Baba, 17, also enjoyed a notable success on American soil in 2022, becoming the second Japanese to win the US Women’s Amateur Championship. She heads into 2023 in third position in the women’s standings, behind only American Rose Zhang and Sweden’s Ingrid Lindblad.

Among the men, Ding pipped Thai Ratchanon ‘TK’ Chantananuwat (16th) and Kosuke Suzuki (17th) for the distinction of being the leading Asia-Pacific representative in the standings.

At the ripe old age of 15 years and 37 days, Ratchanon wrote his name into the record books beating a high-quality field in the Trust Golf Asian Mixed Cup, becoming the youngest male player to win on one of the game’s major Tours.

Suzuki also excelled against the professionals in 2022, posting a second-place finish in the Japan Golf Tour’s Asia-Pacific Open Golf Championship Diamond Cup and a joint 19th place finish in the Japan Open.

No fewer than eight other players from the region featured in the top-50 in the men’s ranking – Japan’s Yuta Sugiura (21st), Australian Harrison Crowe (23rd), Kohei Okada of Japan (25th), Korean Sam Choi (37th), Singaporean James Leow (43rd), China’s Lin Yuxin (44th), Japan’s Tsubasa Ukita (45th), and China’s Jin Bo (46th).

Sugiura, third in the Japan Open, was the leading individual in November’s Asia-Pacific Men’s Amateur Team Championship for the Nomura Trophy, helping Japan to the team title in the process.

Crowe gained international headlines when he triumphed in October’s 13th Asia-Pacific Amateur Championship at Thailand’s Amata Spring Country Club, earning him starts in the Masters Tournament and The Open Championship in 2023.

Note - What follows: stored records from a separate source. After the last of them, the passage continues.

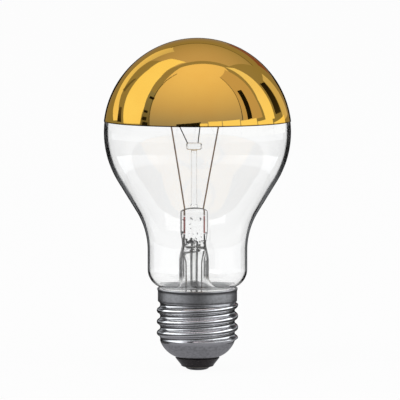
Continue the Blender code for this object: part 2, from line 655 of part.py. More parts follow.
def build_leads(nickel, copper, dumet):
    """Run each lead from its contact through the seal in the pinch to the filament."""
    exit_z = PINCH_TOP_Z - PINCH_DOME / 2.0 + FUSE_GAP
    bend_z = CAVITY_TOP_Z - FUSE_GAP
    tube_z = STEM_TOP_Z - FUSE_GAP
    for side, name in ((-1.0, "left"), (1.0, "right")):
        inner = [
            on_mount(side * LEAD_SPACING, 0.0, SEAL_TOP_Z + JOINT_GAP),
            on_mount(side * LEAD_SPACING, 0.0, exit_z),
            on_mount(side * LEAD_SPREAD, 0.0, FILAMENT_Z - LEAD_RADIUS),
            on_mount(side * LEAD_SPREAD, LEAD_RADIUS, FILAMENT_Z),
            on_mount(side * LEAD_SPREAD, LEAD_HOOK, FILAMENT_Z),
        ]
        wire("inner_lead_" + name, inner, LEAD_RADIUS, nickel)
        seal = [
            on_mount(side * LEAD_SPACING, 0.0, SEAL_TOP_Z),
            on_mount(side * LEAD_SPACING, 0.0, SEAL_BASE_Z),
        ]
        wire("seal_wire_" + name, seal, SEAL_RADIUS, dumet)
    for side, name in ((-1.0, "centre"), (1.0, "side")):
        outer = [
            on_mount(side * LEAD_SPACING, 0.0, SEAL_BASE_Z - JOINT_GAP),
            on_mount(side * LEAD_SPACING, 0.0, bend_z),
            on_mount(side * OUTER_LEAD_SPACING, 0.0, tube_z),
        ]
        if name == "centre":
            outer += [
                on_mount(side * OUTER_LEAD_SPACING, 0.0, EXHAUST_TIP_Z + EXHAUST_RADIUS),
                Vector((0.0, 0.0, INSULATOR_TOP_Z + EXHAUST_RADIUS)),
                Vector((0.0, 0.0, PLATE_BASE_Z + PLATE_THICKNESS / 2.0)),
            ]
        else:
            under_rim = THREAD_ROOT_RADIUS - SHEET - FUSE_GAP
            in_slot = SKIRT_RADIUS + CEMENT_GAP + CEMENT_THICKNESS / 2.0
            outer += [
                on_mount(side * OUTER_LEAD_SPACING, 0.0, SKIRT_END_Z),
                around_axis(under_rim - SKIRT_FILLET, SIDE_SOLDER_ANGLE, THREAD_TOP_Z - FUSE_GAP),
                around_axis(under_rim, SIDE_SOLDER_ANGLE, THREAD_TOP_Z),
                around_axis(in_slot, SIDE_SOLDER_ANGLE, SKIRT_END_Z + FUSE_GAP),
                around_axis(in_slot, SIDE_SOLDER_ANGLE, SKIRT_TOP_Z + FUSE_GAP),
            ]
        wire("outer_lead_" + name, outer, OUTER_LEAD_RADIUS, copper)


def build_filament(tungsten):
    """Coil the filament along a half circle between the hooks of the inner leads."""
    start = math.asin((LEAD_HOOK + JOINT_GAP) / LEAD_SPREAD)
    count = COIL_TURNS * COIL_POINTS_PER_TURN
    points = []
    for index in range(count + 1):
        share = index / count
        angle = blend(start, math.pi - start, share)
        turn = math.tau * COIL_TURNS * share
        swell = min(share, 1.0 - share) * COIL_TURNS
        coil = COIL_RADIUS * smooth_step(swell)
        place = around_axis(LEAD_SPREAD + coil * math.cos(turn), angle, FILAMENT_Z + coil * math.sin(turn))
        points.append(on_mount(*place))
    wire("filament", points, FILAMENT_WIRE_RADIUS, tungsten, resolution=0)


def main():
    """Build the lamp from its cap to its crown."""
    clear_scene()
    glass = make_material("clear_glass", (0.94, 0.97, 0.97), 0.02, transmission=1.0)
    stem_glass = make_material("stem_glass", (0.90, 0.93, 0.93), 0.04, transmission=1.0)
    gold = make_material("gold_mirror", (0.84, 0.59, 0.20), 0.05, metallic=1.0)
    metal = make_material("cap_aluminium", (0.60, 0.61, 0.62), 0.28, metallic=1.0)
    black_glass = make_material("black_glass", (0.012, 0.012, 0.014), 0.15)
    cement = make_material("cap_cement", (0.66, 0.62, 0.54), 0.9)
    brass = make_material("contact_brass", (0.62, 0.52, 0.34), 0.35, metallic=1.0)
    solder = make_material("solder", (0.42, 0.43, 0.45), 0.4, metallic=1.0)
    nickel = make_material("lead_wire", (0.42, 0.31, 0.22), 0.35, metallic=1.0)
    copper = make_material("outer_lead_wire", (0.45, 0.36, 0.30), 0.35, metallic=1.0)
    dumet = make_material("seal_wire", (0.55, 0.13, 0.09), 0.4, metallic=0.6)
    molybdenum = make_material("support_wire", (0.20, 0.19, 0.19), 0.4, metallic=1.0)
    tungsten = make_material("filament_wire", (0.24, 0.24, 0.25), 0.45, metallic=1.0)
    build_cap_shell(metal)
    build_insulator(black_glass)
    build_contact(brass, solder)
    build_side_solder(solder)
    build_cement(cement)
    build_envelope(glass)
    build_mirror(gold)
    build_stem(stem_glass)
    build_exhaust_tube(stem_glass)
    build_arbor(stem_glass, molybdenum)
    build_leads(nickel, copper, dumet)
    build_filament(tungsten)


main()
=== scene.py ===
"""Looks of the crown mirror bulb: fine glass, gold mirror, stem, wires and screw cap."""

import logging
import math
from dataclasses import dataclass
from enum import Enum
from typing import Callable, Sequence

import bpy
from mathutils import Matrix, Vector


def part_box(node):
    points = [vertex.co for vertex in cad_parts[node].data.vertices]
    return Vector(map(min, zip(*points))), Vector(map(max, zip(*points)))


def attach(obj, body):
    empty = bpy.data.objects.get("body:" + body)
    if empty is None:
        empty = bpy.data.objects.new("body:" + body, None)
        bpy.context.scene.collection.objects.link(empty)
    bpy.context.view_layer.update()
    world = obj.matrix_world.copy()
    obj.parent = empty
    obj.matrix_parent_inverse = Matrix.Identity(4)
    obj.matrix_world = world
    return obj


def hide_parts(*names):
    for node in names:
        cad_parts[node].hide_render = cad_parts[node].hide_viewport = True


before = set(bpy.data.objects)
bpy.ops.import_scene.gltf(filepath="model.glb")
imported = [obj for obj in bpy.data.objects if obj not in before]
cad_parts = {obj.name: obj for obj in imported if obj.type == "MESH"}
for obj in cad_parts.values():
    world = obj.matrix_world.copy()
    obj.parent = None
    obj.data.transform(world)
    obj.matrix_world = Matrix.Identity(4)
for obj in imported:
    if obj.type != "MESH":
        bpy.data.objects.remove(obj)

LOG = logging.getLogger("crown_mirror_bulb")
MM = 0.001
Point = tuple[float, float, float]


class Slot(Enum):
    """The record's material slots that the pieces take their finish from."""

    CLEAR_GLASS = "clear_glass"
    GOLD_MIRROR = "gold_mirror"
    STEM_GLASS = "stem_glass"
    INNER_LEAD = "inner_lead"
    SEAL_WIRE = "seal_wire"
    OUTER_LEAD = "outer_lead"
    SUPPORT_WIRE = "support_wire"
    FILAMENT = "filament"
    CAP_METAL = "cap_metal"
    CEMENT = "cement"
    BLACK_GLASS = "black_glass"
    CONTACT_METAL = "contact_metal"
    SOLDER = "solder"


class Side(Enum):
    """The two sides of the mount, as the viewer sees them."""

    LEFT = -1.0
    RIGHT = 1.0


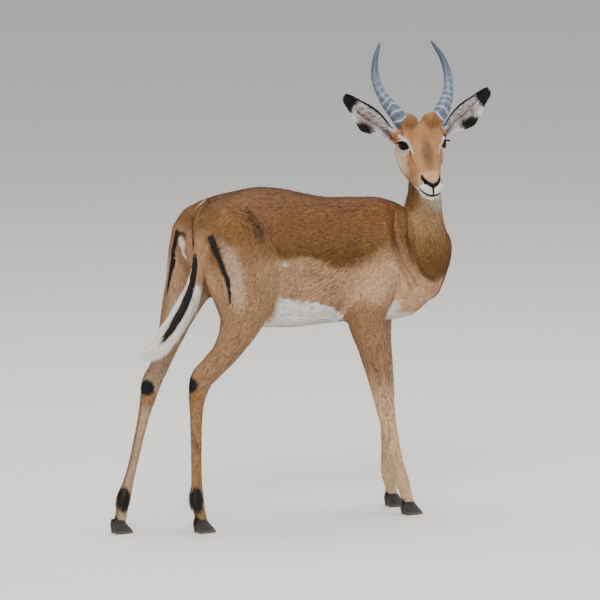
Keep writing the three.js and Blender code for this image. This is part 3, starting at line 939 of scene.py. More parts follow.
def paint_tail(points, place):
    tone, gap = tail_colours(points, place["across"])
    outer = smooth(-place["height"], -0.002, 0.002)
    return mix(tone, BLACK, (1 - smooth(gap, -0.0012, 0.0012)) * outer)


def paint_rump(tone, points, normals):
    x, y, z = points.T
    right = np.stack([x, MIDDLE - np.abs(y - MIDDLE), z], 1) / MM
    here = points / MM
    tone = mix(tone, PALE, streak(right, *RIGHT_PALE, 36) * 0.6)
    # painted highlight on the ridge beside the shoulder fold, then painted shade along the fold
    tone = mix(tone, SHOULDER, streak(right - [9, 0, 0], *SHOULDER_FOLD, 8) * 0.3)
    tone = mix(tone, DARK, streak(right, *SHOULDER_FOLD, 8) * 0.75)
    # painted shade in the neck's crease
    tone = mix(tone, DARK, streak(right, *NECK_CREASE_SHADE, 5) * 0.4)
    tone = mix(tone, WHITE, spot(right, [258, -28, 552], [22, 30, 20], 0.5))
    tone = mix(tone, RUMP_OCHRE, spot(right, [-248, -66, 806], [52, 60, 46], 0.8) * 0.6)
    # painted shade in each of the hip's wrinkles
    for line in HIP_WRINKLE_SHADES:
        tone = mix(tone, DARK, streak(right, line, [1, 2.2, 1], 6) * 0.75)
    # painted shade in the chest's notch
    tone = mix(tone, DARK, streak(right, *CHEST_NOTCH_SHADE, 7) * 0.4)
    tone = mix(tone, DARK, streak(right, *HIP_SHADE, 12) * (0.65 + 0.25 * waves(points, 0.012, 8)))
    # painted highlight on the bulge of the shoulder's muscle
    tone = mix(tone, PALE, spot(right, [177, -77, 606], [34, 30, 26], 0.8) * 0.5)
    tone = mix(tone, WHITE, streak(here, *LEFT_RIM, 6) * 0.7)
    tone = mix(tone, WHITE, streak(here, *RUMP_WHITE, 4))
    tone = mix(tone, WHITE, streak(here, *FLANK_LOCK, 2) * 0.4)
    for stripe in (RIGHT_STRIPE, LEFT_STRIPE, STRIPE_HOOK):
        tone = mix(tone, BLACK, streak(here, *stripe, 3.5))
    ridge = (1 - smooth(np.abs(y - MIDDLE), 0.0015, 0.006)) * smooth(normals[:, 2], 0.6, 0.9)
    return mix(tone, DARK, ridge * smooth(z, 0.78, 0.82) * (1 - smooth(x, 0.02, 0.12)) * 0.55)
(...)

During 2022, the Japanese duo of Keita Nakajima and Taiga Semikawa both held the number one spot in the rankings prior to relinquishing their amateur status.

The strength of women’s amateur golf in Japan was underlined by the fact that as of the end of the year the country has three players in the WAGR’s top-10, seven in the top-20 and 12 in the top-50.

Following Baba are Rin Yoshida (4th), Sayaka Teraoka (10th), Yuna Araki (11th), Hinano Muguruma (16th), Mizuki Hashimoto (18th), Tsubasa Kajitani (20th), Sora Kamiya (21st), Mamika Shinchi (24th), Reika Arakawa (32nd), Nika Ito (40th), and Miku Ueta (44th).

There are a further 10 players from the Asia-Pacific in the women’s top-50 – Koreans Lim Ji-yoo (15th) and Kim Min-sol (17th), Thai Natthakritta Vongtaveelap (28th), China’s Zhang Yahui (29th), Korean Park Bo-hyun (30th), Chinese-Taipei’s Lu Hsin-yu (33rd), New Zealand’s Fiona Xu (35th), Malaysian Ashley Lau Jen Wen (36th), Chinese-Taipei’s Huang Ting-hsuan (47th) and Malaysian Jeneath Wong (50th).

Huang soared into the top-50 on the back of her victory in November’s fourth Women’s Amateur Asia-Pacific at Thailand’s Siam Country Club, edging out runner-up Natthakritta, Baba (tied sixth) and 2021 champion Hashimoto (tied ninth), among others.